The advantage of having multiple tests is that you get potentially more useful information, as certain measurements you make will be influenced by some of the errors but not others.

The disadvantage of the ASME standard is that you need to know all the tests, and the manufacturer needs to specify them all. This is actually a big problem with the ASME standard. Most commerce using this test standard is unfortunately based solely on the Volumetric Performance test, often called the “ball bar” test. See Figure 7.

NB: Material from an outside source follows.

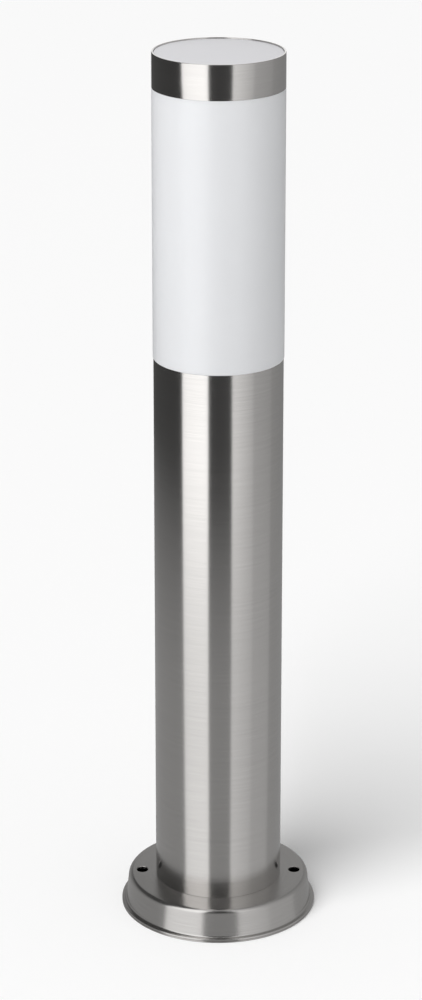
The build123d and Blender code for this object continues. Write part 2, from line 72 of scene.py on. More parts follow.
STAND_DISTANCE = 1.733
STAND_HEIGHT = 0.896
SIDE_STEP = -0.0044
LOOK_DOWN = radians(17.38)
LENS = 112.2
FRAME_SHIFT = -0.15

camera = bpy.data.objects.new("camera", bpy.data.cameras.new("camera"))
bpy.context.scene.collection.objects.link(camera)
camera.location = (SIDE_STEP, -STAND_DISTANCE, STAND_HEIGHT)
camera.rotation_euler = (pi / 2 - LOOK_DOWN, 0, 0)
camera.data.lens = LENS
camera.data.shift_y = FRAME_SHIFT
bpy.context.scene.camera = camera
bpy.context.scene.view_settings.view_transform = "Standard"

# ---- Shader maths ----


class Signal:
    """A number at a shader socket. Arithmetic on it adds Math nodes."""

    def __init__(self, finish, socket):
        self.finish = finish
        self.socket = socket

    def math(self, operation, *others):
        sources = dict(enumerate((self, *others)))
        return self.finish.add("ShaderNodeMath", {"operation": operation}, sources).out(0)

    def __add__(self, other):
        return self.math("ADD", other)

    def __mul__(self, other):
        return self.math("MULTIPLY", other)

    def __sub__(self, other):
        return self.math("SUBTRACT", other)

    def __truediv__(self, other):
        return self.math("DIVIDE", other)

    def __pow__(self, other):
        return self.math("POWER", other)

    def __rsub__(self, other):
        return (self * -1).math("ADD", other)

    __radd__ = __add__
    __rmul__ = __mul__

    def clamped(self):
        return self.math("MAXIMUM", 0.0).math("MINIMUM", 1.0)

    def ramp(self, low, high):
        """0 below low, 1 above high, smooth between."""
        settings = {"interpolation_type": "SMOOTHSTEP"}
        return self.finish.add("ShaderNodeMapRange", settings, {0: self, 1: low, 2: high}).out(0)


class Placed:
    """A node in a finish, with its outputs as signals."""

    def __init__(self, finish, node):
        self.finish = finish
        self.node = node

    def out(self, name):
        return Signal(self.finish, self.node.outputs[name])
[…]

The Volumetric Performance test involves measuring the length of the ball bar as the distance between its two end spheres. This measurement is repeated in many positions throughout the machine volume. Any change in the measured length reflects machine geometry errors. Though this is a good test, repeatability errors are averaged out and since the ball bar is not calibrated, this test does not provide any traceability. The ASME standard does provide tests to handle these other issues (the Repeatability and Linear Displacement Accuracy tests), but these tests must be used. In addition, any influence of probe tip calibration on size measurement must be tested for separately using the ASME Bidirectional Length test, as none of the other tests are sensitive to this error.

Figure 7. A better ball bar. The dual balls on each end provide a superior mounting method.

If just a single number is listed in CMM literature under ASME, then the manufacturer is probably providing a specification for the ball bar test. Be sure to ask for specifications for all the other tests as well. Since you will need to know more about these tests, here is a short summary of the test procedures:

  1. Repeatability: The center coordinates of a sphere are measured ten times quickly. Only four probing points per sphere are allowed. The range of the coordinates is reported.
  2. Linear Displacement Accuracy: This test is similar to the ISO E test, but measurements are only made parallel to the machine axes. This is the key test for traceability, and either a step gage or laser interferometer is used.